The South African Institute of Taxation: A brief tax perspective

28 March 2022

The South African Institute of Taxation tell us about South Africa’s tax policy and the work of their Institute.

‘In line with international trends, the work of the South African Tax Practitioner has become ever more complex. Tax policy is changing and enforcement is intense. Political emphasis on tax morality has meant that South African tax practitioners are facing a greater scrutiny from revenue authorities and the public in general.’

Keith Engel, CEO, South African Institute of Taxation (SAIT)

South Africa has historically faced a difficult paradigm. The country is one of the most uneven in terms of wealth and income. A small proportion of the citizens are being requested to carry a higher share of the tax burden. Government challenges and international events have put pressure on tax, leading to loss of jobs and static growth. The government is reluctant to increase taxes despite pressure for revenue. Time will tell whether growth, fiscal restraint or the bigger government will prevail.

Revenue outlook and collection: Revenue collection from the struggling economy was severely impacted by the Covid-19 pandemic. However, the 2021/22 collection period saw an improvement, with corporate income tax receipts from the mining sector accounting for most of the change. Despite the pandemic, personal income tax collections and VAT performed above expectations. The net result was to avoid the need for immediate tax increases.

Tax policy and reforms: In the 2021 Budget Review, the intention was to reduce the number of tax incentives, expenditure deductions and assessed loss offsets, intending to lower the corporate income tax rate over the medium term.

The government proposed to lower the corporate income tax rate from 28% to 27%. The reduction was funded by restricting assessed losses and strengthening base protection measures to curb excessive interest deductions from eroding the tax base. This was a win for profitable companies but had an adverse effect for companies struggling from the pandemic.
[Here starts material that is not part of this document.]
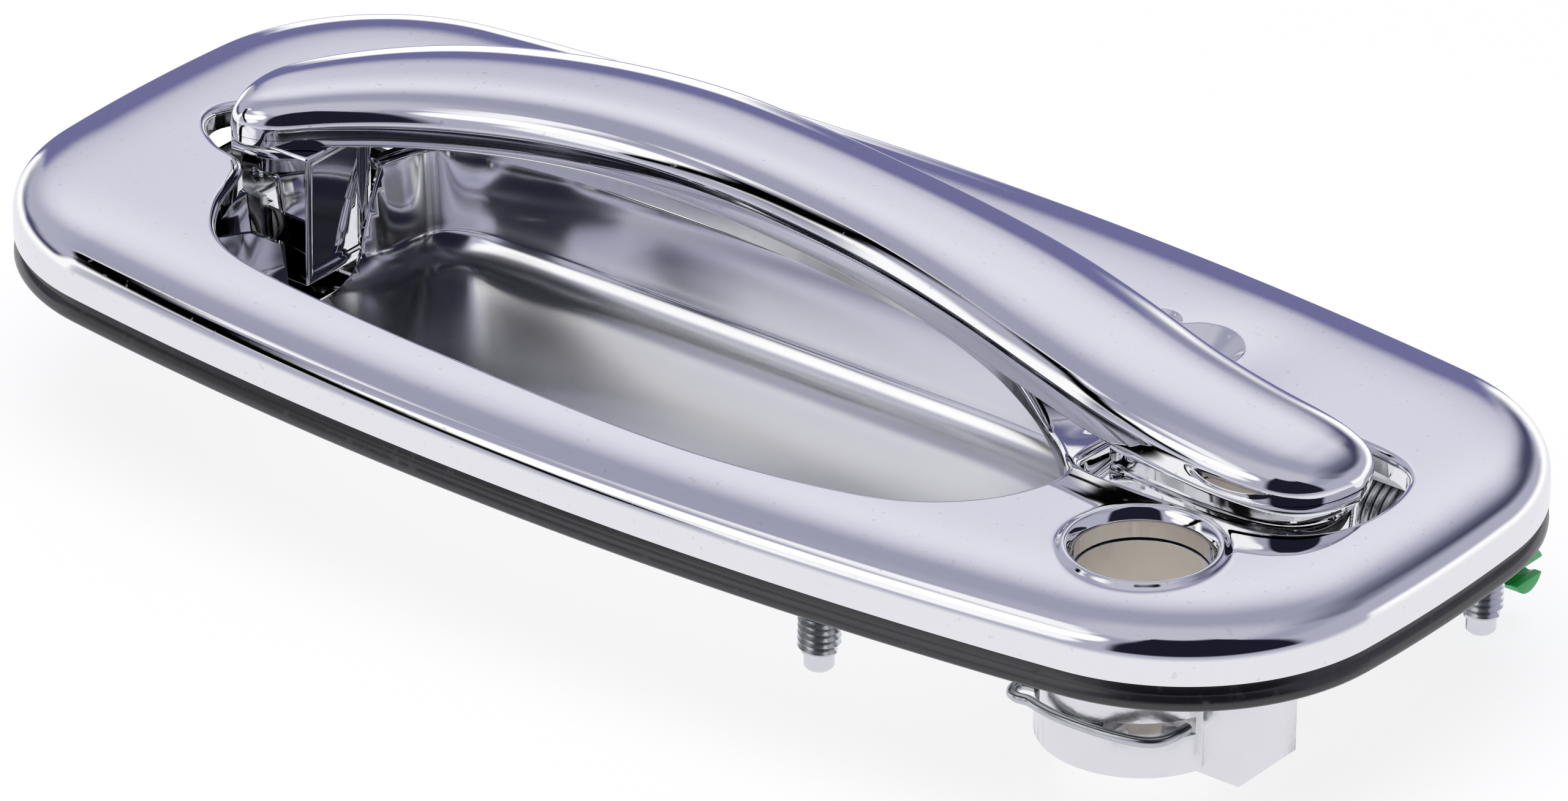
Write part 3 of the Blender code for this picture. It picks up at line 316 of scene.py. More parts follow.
def noise(tree, scale, detail=2.0, stretch=(1.0, 1.0, 1.0)):
    """Noise on object coordinates; the scale is in cells for each metre."""
    place = add(tree, "ShaderNodeTexCoord", output=3)
    stretched = add(tree, "ShaderNodeMapping", None, {"Vector": place, "Scale": stretch})
    return add(tree, "ShaderNodeTexNoise", None,
               {"Vector": stretched, "Scale": scale, "Detail": detail})


def feed(tree, shader, key, wire):
    tree.links.new(wire.socket, shader.inputs[key])


def bumped(tree, shader, height, distance, strength=1.0):
    """Feeds a height pattern to the shader's normal."""
    feed(tree, shader, "Normal", add(tree, "ShaderNodeBump", None,
                                     {"Strength": strength, "Distance": distance,
                                      "Height": height}))


# %% [markdown]
# ## Finishes
# Chrome plate has almost no colour of its own. What separates it from a perfect mirror
# is a faint haze of handling marks and the slow unevenness of a polished casting, both
# far too small to bend the outline. The zinc pieces under the plate are plated without
# polishing, so they keep the casting's grain. Steel parts are zinc plated, the gasket is
# moulded rubber.


# %% Chrome
def chrome_finish():
    material, tree, shader = finish("chrome", (0.86, 0.86, 0.87), 0.045, 1.0)
    haze = noise(tree, 45.0, 3.0).step(0.5, 0.78)
    specks = noise(tree, 900.0, 1.0).step(0.70, 0.76)
    feed(tree, shader, "Roughness", haze * 0.035 + specks * 0.10 + 0.03)
    feed(tree, shader, "Base Color", mix(tree, specks * 0.35 + haze * 0.06,
                                         (0.86, 0.86, 0.87), (0.60, 0.60, 0.64)))
    bumped(tree, shader, noise(tree, 60.0, 1.0), 0.00002, 0.35)
    return material


def pan_finish():
    """Pressed and plated sheet: mirror walls, and a floor left satin by the press."""
    material, tree, shader = finish("pan_chrome", (0.93, 0.93, 0.94), 0.1, 1.0)
    place = add(tree, "ShaderNodeTexCoord", output=3)
    parts = tree.nodes.new("ShaderNodeSeparateXYZ")
    tree.links.new(place.socket, parts.inputs[0])
    low = 1 - Wire(tree, parts.outputs[2]).step(-0.0072, -0.0035)
    haze = noise(tree, 40.0, 3.0)
    feed(tree, shader, "Roughness", low * 0.19 + haze * 0.06 + 0.04)
    bumped(tree, shader, noise(tree, 50.0, 1.0), 0.00003, 0.4)
    return material


chrome = chrome_finish()
pan_chrome = pan_finish()


# %% Castings
def cast_finish(name, colour, roughness, grain, metallic=1.0):
    material, tree, shader = finish(name, colour, roughness, metallic)
    coarse = noise(tree, 260.0, 4.0)
    fine = noise(tree, 1500.0, 2.0)
    stain = noise(tree, 70.0, 3.0).step(0.48, 0.75)
    darker = tuple(0.55 * c for c in colour)
    feed(tree, shader, "Base Color", mix(tree, stain * 0.55, colour, darker))
    feed(tree, shader, "Roughness", coarse * 0.22 + stain * 0.12 + roughness - 0.11)
    bumped(tree, shader, coarse * 0.7 + fine * 0.3, grain, 0.6)
    return material


cast_zinc = cast_finish("plated_casting", (0.80, 0.80, 0.81), 0.24, 0.00012)
dark_casting = cast_finish("dark_casting", (0.20, 0.20, 0.21), 0.45, 0.0002)


# %% Steel, wire, rubber and plastics
def steel_finish(name, colour, roughness, stretch):
    """Drawn or turned metal: fine lines along one axis, and a little dullness."""
    material, tree, shader = finish(name, colour, roughness, 1.0)
    lines = noise(tree, 1800.0, 2.0, stretch)
    dull = noise(tree, 120.0, 3.0).step(0.45, 0.7)
    feed(tree, shader, "Roughness", lines * 0.14 + dull * 0.12 + roughness - 0.07)
    feed(tree, shader, "Base Color", mix(tree, dull * 0.4, colour,
                                         tuple(0.7 * c for c in colour)))
    bumped(tree, shader, lines, 0.00003, 0.5)
    return material


zinc_steel = steel_finish("zinc_plated_steel", (0.72, 0.73, 0.75), 0.24, (1, 1, 0.15))
spring_steel = steel_finish("spring_steel", (0.55, 0.56, 0.58), 0.22, (0.2, 0.2, 1))


def rubber_finish():
    material, tree, shader = finish("black_rubber", (0.012, 0.012, 0.014), 0.3,
                                    Specular_IOR_Level=0.8)
    dust = noise(tree, 500.0, 4.0).step(0.55, 0.8)
    skin = noise(tree, 3500.0, 2.0)
    feed(tree, shader, "Base Color", mix(tree, dust * 0.6, (0.012, 0.012, 0.014),
                                         (0.05, 0.05, 0.055)))
    feed(tree, shader, "Roughness", dust * 0.25 + skin * 0.08 + 0.20)
    bumped(tree, shader, skin, 0.00003, 0.25)
    return material


def plastic_finish(name, colour, roughness):
    material, tree, shader = finish(name, colour, roughness)
    mottle = noise(tree, 350.0, 3.0)
    feed(tree, shader, "Base Color", mix(tree, mottle * 0.5, colour,
                                         tuple(0.75 * c for c in colour)))
    feed(tree, shader, "Roughness", mottle * 0.2 + roughness - 0.1)
    bumped(tree, shader, noise(tree, 2500.0, 2.0), 0.00003, 0.3)
    return material


rubber = rubber_finish()
nylon = plastic_finish("white_nylon", (0.75, 0.74, 0.70), 0.45)
green_plastic = plastic_finish("green_plastic", (0.03, 0.42, 0.10), 0.35)
bore_zinc = cast_finish("bare_bore", (0.86, 0.82, 0.75), 0.40, 0.0001, 0.45)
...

The government proposed to reduce tax incentives for individuals and companies. In the 2022 Budget Review, expiring incentives that have not widened social or economic benefits were renewed. The research and development incentive is possibly heading for renewal. The industrial incentive for capital projects has /run out of funding and may steadily pass into the sunset. Job incentives have continued support but are largely ineffective because of the high risk of accidental non-compliance.
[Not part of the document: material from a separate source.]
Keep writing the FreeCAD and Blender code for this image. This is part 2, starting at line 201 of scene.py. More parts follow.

Revenue authority: Rebuilding the South African Revenue Service (SARS) post ‘state capture era’ proceeds apace, with investment in staff and modernisation of its information and communications technology. The challenge is to expand the tax base to cover the non-compliant. Tax evasion will require criminal prosecution for cash businesses and those involved in corruption.

South African tax practitioners: Professionals engaged in tax must be registered with SARS as tax practitioners. Professional body registration is a core requirement. SAIT is the leading body, but accounting and legal bodies also contribute.
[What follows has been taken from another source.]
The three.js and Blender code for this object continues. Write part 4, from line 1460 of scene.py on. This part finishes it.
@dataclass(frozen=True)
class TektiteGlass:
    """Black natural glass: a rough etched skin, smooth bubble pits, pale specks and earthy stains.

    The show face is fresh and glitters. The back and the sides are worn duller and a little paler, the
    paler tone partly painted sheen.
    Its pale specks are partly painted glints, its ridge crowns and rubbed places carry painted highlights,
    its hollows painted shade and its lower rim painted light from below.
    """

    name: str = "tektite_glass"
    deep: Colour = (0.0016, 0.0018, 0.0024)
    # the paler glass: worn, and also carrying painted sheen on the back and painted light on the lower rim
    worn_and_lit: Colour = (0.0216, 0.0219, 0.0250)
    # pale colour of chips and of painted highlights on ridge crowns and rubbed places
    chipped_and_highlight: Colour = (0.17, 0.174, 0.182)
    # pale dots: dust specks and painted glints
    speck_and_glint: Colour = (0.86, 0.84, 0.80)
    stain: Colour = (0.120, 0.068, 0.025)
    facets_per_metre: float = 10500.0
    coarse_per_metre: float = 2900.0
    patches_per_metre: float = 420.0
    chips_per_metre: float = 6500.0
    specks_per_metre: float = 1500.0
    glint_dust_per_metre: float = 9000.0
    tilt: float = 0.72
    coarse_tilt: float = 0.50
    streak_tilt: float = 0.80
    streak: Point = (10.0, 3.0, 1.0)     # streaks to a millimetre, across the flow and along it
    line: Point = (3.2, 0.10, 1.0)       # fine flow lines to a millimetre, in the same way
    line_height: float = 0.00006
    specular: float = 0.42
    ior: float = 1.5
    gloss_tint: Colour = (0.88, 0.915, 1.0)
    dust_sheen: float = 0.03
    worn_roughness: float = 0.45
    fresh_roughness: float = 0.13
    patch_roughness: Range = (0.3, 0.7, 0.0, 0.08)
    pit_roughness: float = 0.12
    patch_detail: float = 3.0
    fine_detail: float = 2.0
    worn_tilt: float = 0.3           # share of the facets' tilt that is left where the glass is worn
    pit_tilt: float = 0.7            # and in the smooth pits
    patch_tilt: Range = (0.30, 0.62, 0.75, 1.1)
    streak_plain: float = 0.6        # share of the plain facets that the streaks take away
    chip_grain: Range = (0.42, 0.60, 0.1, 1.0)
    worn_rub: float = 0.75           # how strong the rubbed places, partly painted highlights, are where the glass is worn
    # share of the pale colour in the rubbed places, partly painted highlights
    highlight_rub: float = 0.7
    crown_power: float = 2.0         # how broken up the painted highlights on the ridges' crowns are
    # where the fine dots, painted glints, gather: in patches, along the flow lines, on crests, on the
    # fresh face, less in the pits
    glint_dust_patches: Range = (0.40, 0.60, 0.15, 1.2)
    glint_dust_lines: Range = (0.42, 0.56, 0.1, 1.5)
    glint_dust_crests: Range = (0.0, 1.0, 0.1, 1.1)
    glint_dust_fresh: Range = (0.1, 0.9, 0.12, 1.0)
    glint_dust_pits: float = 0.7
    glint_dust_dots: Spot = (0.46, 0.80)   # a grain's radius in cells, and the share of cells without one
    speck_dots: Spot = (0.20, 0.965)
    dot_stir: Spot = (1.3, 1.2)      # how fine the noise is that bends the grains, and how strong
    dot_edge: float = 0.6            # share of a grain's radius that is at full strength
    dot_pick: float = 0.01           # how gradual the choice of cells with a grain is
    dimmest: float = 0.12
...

Keith Engel, CEO of SAIT, explained the Institute’s position: ‘Our goal at SAIT is to act as the regulator of tax professionals and to be a respected arbiter of the tax system. Our goal is that of long-term sustainability. An oppressive system will stunt economic activity and chase many into the informal sector. A weak system will lead to revenue shortfalls, followed by heavy taxes falling on the compliant few.

‘We believe our collaboration with the CIOT, due to be launched later this month, will be of great assistance. This collaboration will help to uplift the South African tax profession and increase SAIT’s ability to be a respected arbiter.’